◆ **DATA**:
====================

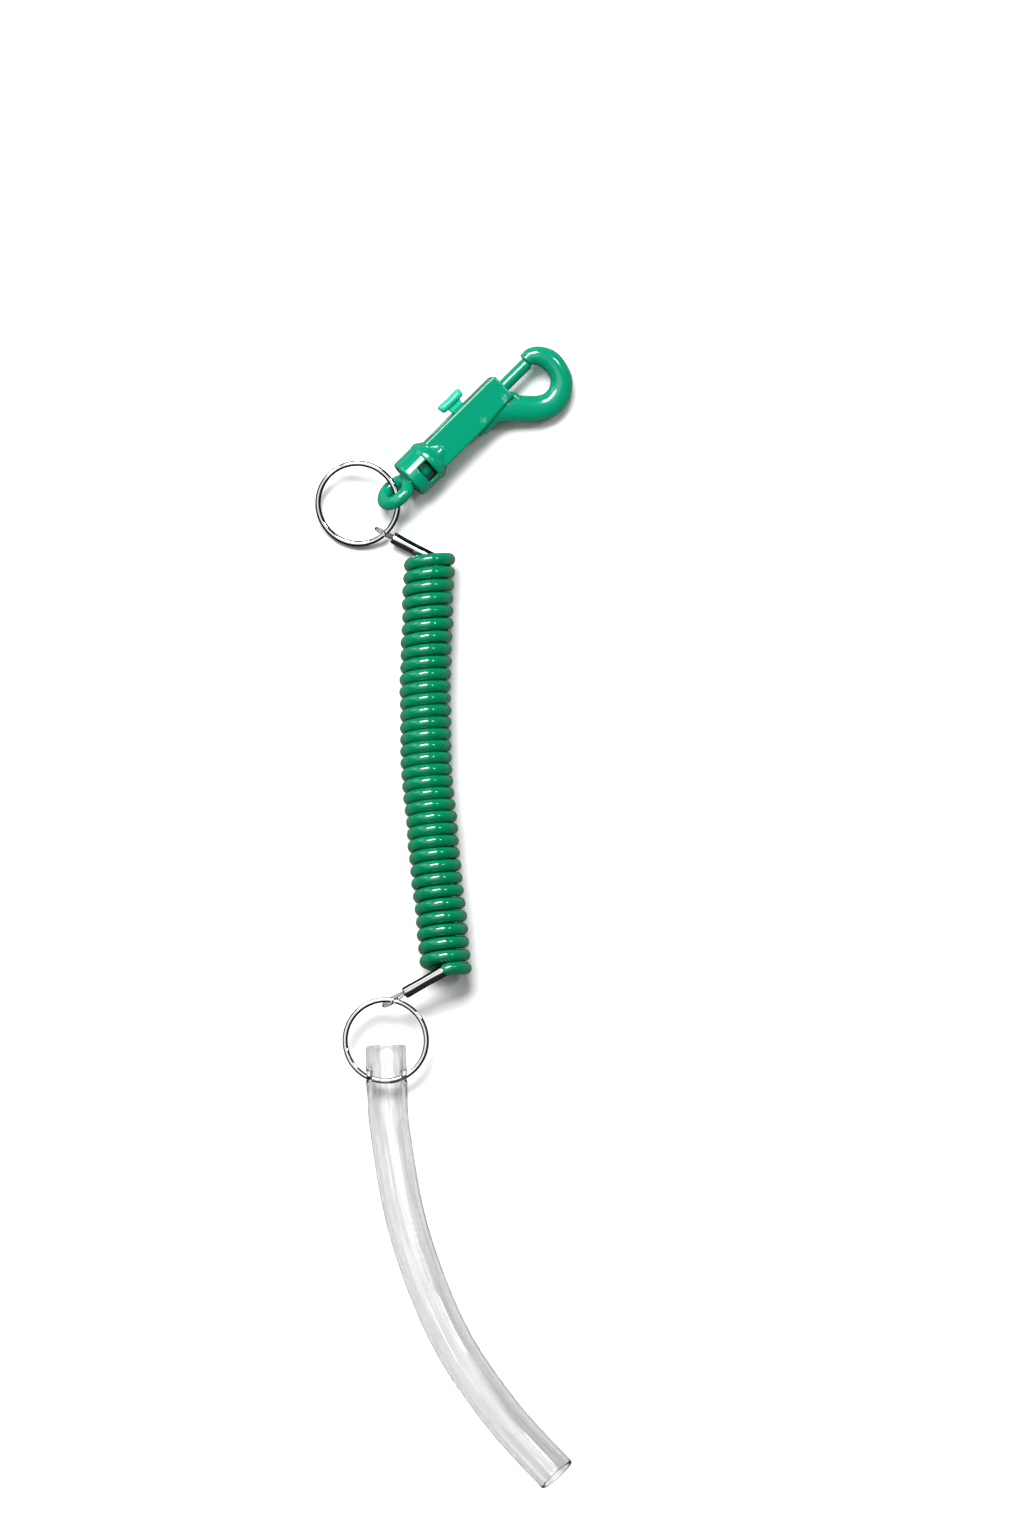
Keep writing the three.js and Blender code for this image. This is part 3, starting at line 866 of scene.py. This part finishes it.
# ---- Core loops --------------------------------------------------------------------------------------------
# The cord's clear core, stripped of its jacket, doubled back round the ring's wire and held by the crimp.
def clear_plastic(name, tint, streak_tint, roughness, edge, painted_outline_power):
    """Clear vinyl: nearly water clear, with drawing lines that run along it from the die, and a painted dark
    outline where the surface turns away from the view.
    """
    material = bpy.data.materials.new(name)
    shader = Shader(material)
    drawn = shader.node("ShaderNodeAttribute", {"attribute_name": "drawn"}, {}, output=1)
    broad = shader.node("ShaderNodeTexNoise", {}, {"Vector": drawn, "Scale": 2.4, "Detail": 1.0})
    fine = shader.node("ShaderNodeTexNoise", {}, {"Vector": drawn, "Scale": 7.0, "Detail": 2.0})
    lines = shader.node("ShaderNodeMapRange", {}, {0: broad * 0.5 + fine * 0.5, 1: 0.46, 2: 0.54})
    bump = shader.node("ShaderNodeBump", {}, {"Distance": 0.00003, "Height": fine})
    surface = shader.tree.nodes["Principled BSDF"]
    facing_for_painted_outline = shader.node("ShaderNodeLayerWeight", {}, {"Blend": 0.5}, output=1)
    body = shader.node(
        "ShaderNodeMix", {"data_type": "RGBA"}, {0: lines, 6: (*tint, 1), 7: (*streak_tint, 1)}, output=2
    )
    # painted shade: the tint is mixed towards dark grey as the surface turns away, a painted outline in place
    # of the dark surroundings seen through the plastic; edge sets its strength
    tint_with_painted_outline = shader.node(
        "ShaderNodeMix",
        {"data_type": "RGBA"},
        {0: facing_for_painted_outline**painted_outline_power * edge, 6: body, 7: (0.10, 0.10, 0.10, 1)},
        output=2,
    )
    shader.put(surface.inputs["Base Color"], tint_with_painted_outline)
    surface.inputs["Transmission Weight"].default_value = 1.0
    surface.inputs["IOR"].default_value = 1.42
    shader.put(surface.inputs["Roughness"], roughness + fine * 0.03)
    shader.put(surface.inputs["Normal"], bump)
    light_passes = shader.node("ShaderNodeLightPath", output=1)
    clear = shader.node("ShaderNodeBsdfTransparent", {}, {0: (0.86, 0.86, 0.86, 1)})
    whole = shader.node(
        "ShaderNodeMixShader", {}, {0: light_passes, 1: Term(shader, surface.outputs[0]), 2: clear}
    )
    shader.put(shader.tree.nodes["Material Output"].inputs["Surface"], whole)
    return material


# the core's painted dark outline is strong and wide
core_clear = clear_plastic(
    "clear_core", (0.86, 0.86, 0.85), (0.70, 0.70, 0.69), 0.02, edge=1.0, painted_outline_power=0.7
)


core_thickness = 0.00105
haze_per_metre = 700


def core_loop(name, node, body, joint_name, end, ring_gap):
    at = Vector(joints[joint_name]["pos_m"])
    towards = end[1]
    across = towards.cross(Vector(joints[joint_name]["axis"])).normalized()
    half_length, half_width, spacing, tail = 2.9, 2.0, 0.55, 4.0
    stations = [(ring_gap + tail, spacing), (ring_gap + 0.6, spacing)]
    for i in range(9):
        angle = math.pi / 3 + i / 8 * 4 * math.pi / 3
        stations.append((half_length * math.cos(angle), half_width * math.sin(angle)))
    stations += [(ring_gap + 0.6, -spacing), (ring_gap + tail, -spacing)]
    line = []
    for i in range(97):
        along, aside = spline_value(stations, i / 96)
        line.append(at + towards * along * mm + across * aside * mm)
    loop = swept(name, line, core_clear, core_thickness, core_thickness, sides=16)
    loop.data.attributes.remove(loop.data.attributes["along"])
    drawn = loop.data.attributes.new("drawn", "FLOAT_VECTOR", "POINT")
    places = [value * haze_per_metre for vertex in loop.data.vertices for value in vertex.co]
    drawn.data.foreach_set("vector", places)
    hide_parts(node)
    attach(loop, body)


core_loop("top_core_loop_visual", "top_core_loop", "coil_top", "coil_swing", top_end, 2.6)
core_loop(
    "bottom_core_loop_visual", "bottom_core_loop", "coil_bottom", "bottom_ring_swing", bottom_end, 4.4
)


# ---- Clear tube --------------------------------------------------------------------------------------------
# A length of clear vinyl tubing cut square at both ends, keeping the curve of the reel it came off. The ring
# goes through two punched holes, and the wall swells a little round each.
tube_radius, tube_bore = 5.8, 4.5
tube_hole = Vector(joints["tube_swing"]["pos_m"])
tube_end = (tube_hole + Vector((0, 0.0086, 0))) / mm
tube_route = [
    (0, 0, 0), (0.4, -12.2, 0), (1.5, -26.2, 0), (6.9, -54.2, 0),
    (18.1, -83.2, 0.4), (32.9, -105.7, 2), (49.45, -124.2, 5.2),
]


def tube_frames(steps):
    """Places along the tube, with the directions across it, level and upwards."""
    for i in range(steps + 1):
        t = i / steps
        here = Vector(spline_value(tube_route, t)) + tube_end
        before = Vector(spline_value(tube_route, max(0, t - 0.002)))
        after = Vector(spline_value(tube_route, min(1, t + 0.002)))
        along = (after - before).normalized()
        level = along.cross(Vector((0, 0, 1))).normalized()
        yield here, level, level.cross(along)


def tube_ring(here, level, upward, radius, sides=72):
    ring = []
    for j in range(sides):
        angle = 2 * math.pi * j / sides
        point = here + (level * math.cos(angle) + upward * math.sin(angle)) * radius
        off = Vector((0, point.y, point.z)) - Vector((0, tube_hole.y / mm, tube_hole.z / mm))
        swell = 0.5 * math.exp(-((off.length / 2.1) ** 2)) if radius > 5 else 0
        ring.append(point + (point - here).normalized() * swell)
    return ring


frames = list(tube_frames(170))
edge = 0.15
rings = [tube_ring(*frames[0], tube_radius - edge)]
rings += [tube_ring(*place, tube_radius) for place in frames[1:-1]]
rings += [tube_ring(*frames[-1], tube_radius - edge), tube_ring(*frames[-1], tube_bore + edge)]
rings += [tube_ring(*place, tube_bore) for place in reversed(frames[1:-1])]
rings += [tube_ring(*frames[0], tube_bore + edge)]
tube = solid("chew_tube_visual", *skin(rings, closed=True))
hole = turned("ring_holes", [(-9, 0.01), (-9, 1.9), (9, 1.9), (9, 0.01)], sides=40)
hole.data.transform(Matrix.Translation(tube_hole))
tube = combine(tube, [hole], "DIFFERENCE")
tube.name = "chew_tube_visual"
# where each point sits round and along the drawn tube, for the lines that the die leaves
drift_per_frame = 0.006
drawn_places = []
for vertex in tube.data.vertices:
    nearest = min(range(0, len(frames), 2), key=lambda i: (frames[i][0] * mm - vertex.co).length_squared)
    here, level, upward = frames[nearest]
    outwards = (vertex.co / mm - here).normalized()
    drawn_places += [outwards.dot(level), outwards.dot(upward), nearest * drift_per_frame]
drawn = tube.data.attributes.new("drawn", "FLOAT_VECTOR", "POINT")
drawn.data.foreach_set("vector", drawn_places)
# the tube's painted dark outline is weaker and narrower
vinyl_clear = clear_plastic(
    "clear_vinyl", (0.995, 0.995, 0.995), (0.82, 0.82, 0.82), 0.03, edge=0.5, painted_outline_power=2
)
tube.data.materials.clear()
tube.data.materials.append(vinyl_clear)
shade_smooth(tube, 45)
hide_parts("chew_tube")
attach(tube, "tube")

====================

◆ **GOAL**: Copy each line of the data above that holds "body".

◆ **OUTPUT FOR THIS EXERCISE**:
    body = shader.node(
        {0: facing_for_painted_outline**painted_outline_power * edge, 6: body, 7: (0.10, 0.10, 0.10, 1)},
def core_loop(name, node, body, joint_name, end, ring_gap):
    attach(loop, body)